## What is asked
Each entry must appear again exactly as it does in the source.
— begin Exercise input —
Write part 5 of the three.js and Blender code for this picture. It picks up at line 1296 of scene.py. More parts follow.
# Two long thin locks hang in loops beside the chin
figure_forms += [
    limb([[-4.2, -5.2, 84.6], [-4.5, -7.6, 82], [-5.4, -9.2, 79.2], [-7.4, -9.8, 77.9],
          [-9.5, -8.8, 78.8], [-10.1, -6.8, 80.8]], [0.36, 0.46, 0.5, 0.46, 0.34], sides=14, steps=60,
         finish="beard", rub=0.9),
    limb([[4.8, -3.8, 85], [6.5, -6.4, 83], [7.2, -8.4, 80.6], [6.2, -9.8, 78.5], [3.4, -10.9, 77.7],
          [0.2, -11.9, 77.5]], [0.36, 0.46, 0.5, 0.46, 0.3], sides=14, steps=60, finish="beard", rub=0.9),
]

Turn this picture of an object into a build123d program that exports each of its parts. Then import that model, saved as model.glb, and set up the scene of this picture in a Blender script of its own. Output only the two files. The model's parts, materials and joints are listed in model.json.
— end Exercise input —
## Response to this task
Write part 5 of the three.js and Blender code for this picture. It picks up at line 1296 of scene.py. More parts follow.
# Two long thin locks hang in loops beside the chin
figure_forms += [
    limb([[-4.2, -5.2, 84.6], [-4.5, -7.6, 82], [-5.4, -9.2, 79.2], [-7.4, -9.8, 77.9],
          [-9.5, -8.8, 78.8], [-10.1, -6.8, 80.8]], [0.36, 0.46, 0.5, 0.46, 0.34], sides=14, steps=60,
         finish="beard", rub=0.9),
    limb([[4.8, -3.8, 85], [6.5, -6.4, 83], [7.2, -8.4, 80.6], [6.2, -9.8, 78.5], [3.4, -10.9, 77.7],
          [0.2, -11.9, 77.5]], [0.36, 0.46, 0.5, 0.46, 0.3], sides=14, steps=60, finish="beard", rub=0.9),
]

Turn this picture of an object into a build123d program that exports each of its parts. Then import that model, saved as model.glb, and set up the scene of this picture in a Blender script of its own. Output only the two files. The model's parts, materials and joints are listed in model.json.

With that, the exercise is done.